++++ Listed entries
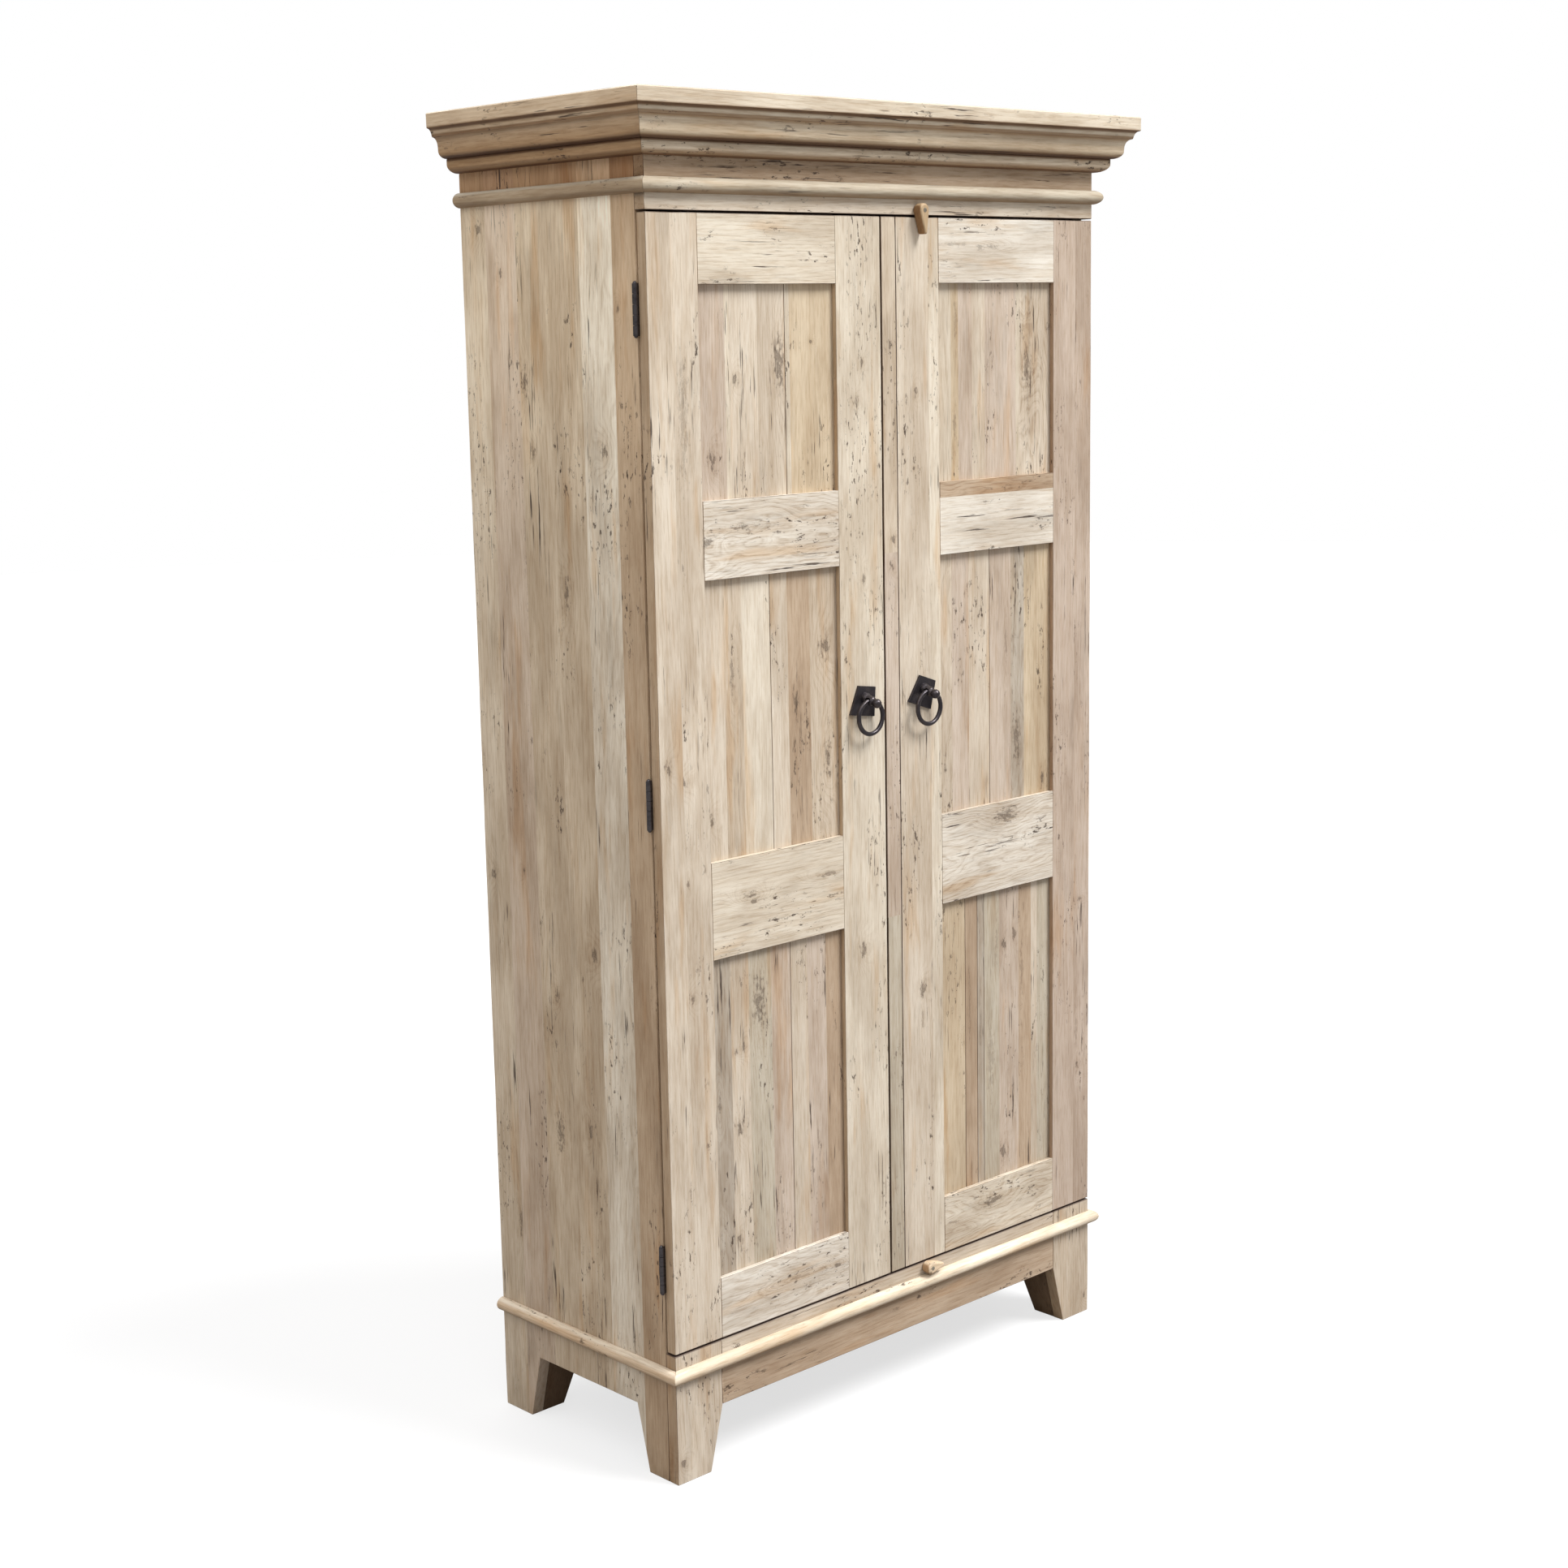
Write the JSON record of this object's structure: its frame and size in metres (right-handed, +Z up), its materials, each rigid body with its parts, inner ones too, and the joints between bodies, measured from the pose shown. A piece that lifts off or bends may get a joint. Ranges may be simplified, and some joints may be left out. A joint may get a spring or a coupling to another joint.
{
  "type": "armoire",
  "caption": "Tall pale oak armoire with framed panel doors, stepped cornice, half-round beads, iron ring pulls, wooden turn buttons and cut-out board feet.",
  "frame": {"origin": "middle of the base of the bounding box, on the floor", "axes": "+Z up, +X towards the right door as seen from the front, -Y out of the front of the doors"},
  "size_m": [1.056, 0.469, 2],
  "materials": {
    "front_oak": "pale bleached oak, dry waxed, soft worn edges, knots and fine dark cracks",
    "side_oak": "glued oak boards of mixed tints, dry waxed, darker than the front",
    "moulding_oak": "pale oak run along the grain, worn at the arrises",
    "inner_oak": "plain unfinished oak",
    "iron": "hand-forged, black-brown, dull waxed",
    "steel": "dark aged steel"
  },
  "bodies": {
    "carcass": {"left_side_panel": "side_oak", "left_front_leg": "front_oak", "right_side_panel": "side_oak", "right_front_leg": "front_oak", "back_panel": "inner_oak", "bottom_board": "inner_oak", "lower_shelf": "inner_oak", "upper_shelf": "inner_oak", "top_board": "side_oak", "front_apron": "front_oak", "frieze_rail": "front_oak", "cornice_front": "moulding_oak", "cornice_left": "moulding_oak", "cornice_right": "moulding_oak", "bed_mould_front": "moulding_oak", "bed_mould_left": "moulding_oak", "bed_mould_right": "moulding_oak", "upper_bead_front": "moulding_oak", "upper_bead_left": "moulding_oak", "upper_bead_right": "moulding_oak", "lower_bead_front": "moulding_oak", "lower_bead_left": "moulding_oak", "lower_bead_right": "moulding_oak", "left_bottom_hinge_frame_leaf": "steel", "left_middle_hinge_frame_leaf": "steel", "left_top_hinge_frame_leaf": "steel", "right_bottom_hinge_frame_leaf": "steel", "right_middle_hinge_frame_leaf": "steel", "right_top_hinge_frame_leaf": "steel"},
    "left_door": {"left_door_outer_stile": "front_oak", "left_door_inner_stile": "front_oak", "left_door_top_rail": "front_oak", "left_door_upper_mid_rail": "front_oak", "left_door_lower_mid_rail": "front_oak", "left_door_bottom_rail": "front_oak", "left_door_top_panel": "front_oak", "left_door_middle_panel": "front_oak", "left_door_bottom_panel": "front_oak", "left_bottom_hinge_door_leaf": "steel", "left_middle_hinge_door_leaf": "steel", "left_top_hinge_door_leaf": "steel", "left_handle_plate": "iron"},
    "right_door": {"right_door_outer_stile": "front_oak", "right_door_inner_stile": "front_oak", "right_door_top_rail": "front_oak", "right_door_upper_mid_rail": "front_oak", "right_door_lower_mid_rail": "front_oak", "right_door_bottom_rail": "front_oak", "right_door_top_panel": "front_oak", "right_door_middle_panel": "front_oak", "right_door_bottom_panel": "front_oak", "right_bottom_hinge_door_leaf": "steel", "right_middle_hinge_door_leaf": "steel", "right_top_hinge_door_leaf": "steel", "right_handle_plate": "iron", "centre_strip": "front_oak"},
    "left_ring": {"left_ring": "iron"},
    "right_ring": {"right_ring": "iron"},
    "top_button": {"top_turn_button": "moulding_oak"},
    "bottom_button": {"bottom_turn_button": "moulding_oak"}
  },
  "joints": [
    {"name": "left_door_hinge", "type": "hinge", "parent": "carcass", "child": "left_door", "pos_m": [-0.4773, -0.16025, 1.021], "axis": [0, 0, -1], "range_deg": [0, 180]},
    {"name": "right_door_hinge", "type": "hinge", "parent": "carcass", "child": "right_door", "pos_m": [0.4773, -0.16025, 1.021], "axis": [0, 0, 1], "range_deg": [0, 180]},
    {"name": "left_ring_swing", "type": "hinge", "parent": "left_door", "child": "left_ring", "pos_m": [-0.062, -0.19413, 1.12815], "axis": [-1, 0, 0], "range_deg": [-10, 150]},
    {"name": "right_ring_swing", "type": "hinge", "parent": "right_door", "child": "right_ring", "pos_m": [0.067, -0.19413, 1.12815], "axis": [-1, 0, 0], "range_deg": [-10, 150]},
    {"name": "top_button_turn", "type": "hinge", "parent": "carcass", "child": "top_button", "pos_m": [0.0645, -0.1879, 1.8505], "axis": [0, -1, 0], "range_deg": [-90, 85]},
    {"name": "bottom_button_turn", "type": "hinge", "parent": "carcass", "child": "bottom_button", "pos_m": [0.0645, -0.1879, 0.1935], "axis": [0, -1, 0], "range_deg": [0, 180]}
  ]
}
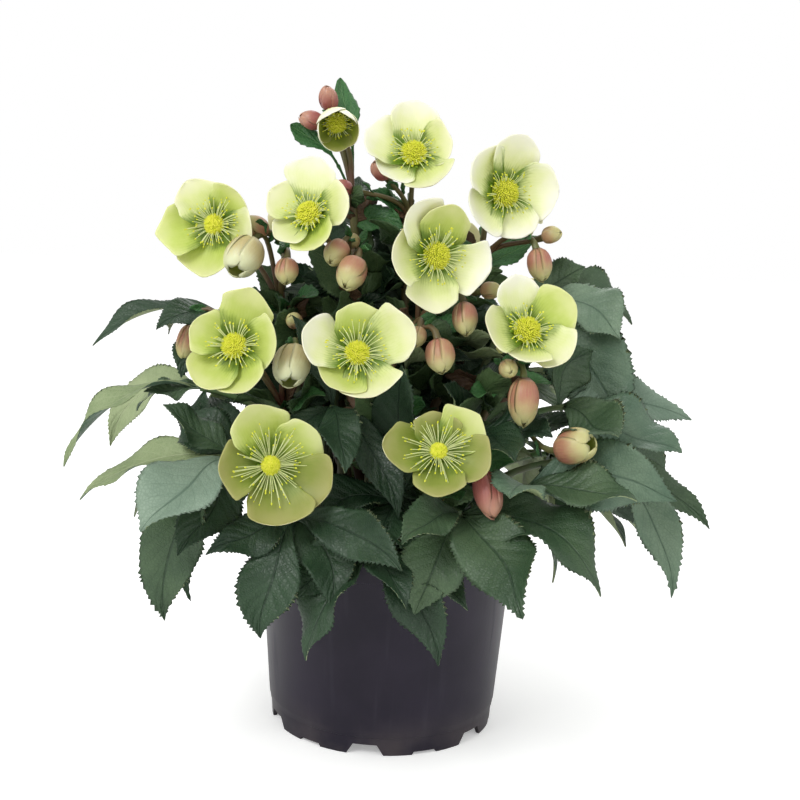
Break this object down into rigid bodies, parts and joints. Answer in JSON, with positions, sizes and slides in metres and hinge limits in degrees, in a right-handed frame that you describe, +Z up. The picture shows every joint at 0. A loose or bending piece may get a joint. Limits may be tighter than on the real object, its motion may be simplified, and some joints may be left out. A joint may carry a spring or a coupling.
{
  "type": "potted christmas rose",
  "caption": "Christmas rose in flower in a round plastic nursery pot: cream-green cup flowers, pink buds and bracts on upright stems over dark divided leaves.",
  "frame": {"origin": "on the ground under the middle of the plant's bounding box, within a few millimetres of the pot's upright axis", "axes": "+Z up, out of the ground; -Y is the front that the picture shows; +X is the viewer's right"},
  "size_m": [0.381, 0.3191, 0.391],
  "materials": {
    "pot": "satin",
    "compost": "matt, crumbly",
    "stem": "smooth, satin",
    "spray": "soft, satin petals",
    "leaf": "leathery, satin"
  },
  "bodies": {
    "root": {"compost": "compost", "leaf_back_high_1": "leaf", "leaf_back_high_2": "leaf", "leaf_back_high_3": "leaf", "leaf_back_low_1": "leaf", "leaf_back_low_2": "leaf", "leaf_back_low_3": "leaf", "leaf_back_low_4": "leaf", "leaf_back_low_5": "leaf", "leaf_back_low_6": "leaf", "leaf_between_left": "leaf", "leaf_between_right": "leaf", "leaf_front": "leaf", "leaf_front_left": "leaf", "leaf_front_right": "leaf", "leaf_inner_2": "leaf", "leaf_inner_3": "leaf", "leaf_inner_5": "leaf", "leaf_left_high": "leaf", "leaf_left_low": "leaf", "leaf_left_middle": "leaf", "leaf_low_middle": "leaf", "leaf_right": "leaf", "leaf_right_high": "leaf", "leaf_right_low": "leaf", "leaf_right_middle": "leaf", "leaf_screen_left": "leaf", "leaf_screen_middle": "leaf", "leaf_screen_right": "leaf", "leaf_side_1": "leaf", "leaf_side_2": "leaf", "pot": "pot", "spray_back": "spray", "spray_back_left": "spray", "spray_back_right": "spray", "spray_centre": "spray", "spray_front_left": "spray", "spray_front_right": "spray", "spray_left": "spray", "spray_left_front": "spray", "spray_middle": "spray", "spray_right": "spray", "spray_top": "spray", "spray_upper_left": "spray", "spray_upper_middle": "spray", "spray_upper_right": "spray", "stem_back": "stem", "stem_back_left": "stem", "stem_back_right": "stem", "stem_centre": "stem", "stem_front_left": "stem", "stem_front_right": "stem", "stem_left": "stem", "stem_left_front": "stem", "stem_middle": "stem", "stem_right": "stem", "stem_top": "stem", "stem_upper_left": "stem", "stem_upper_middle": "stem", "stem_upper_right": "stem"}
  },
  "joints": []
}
++++++++
Stated problem: Look for lines containing the string "from" and copy them all.

Answer to the exercise:
Write the JSON record of this object's structure: its frame and size in metres (right-handed, +Z up), its materials, each rigid body with its parts, inner ones too, and the joints between bodies, measured from the pose shown. A piece that lifts off or bends may get a joint. Ranges may be simplified, and some joints may be left out. A joint may get a spring or a coupling to another joint.
  "frame": {"origin": "middle of the base of the bounding box, on the floor", "axes": "+Z up, +X towards the right door as seen from the front, -Y out of the front of the doors"},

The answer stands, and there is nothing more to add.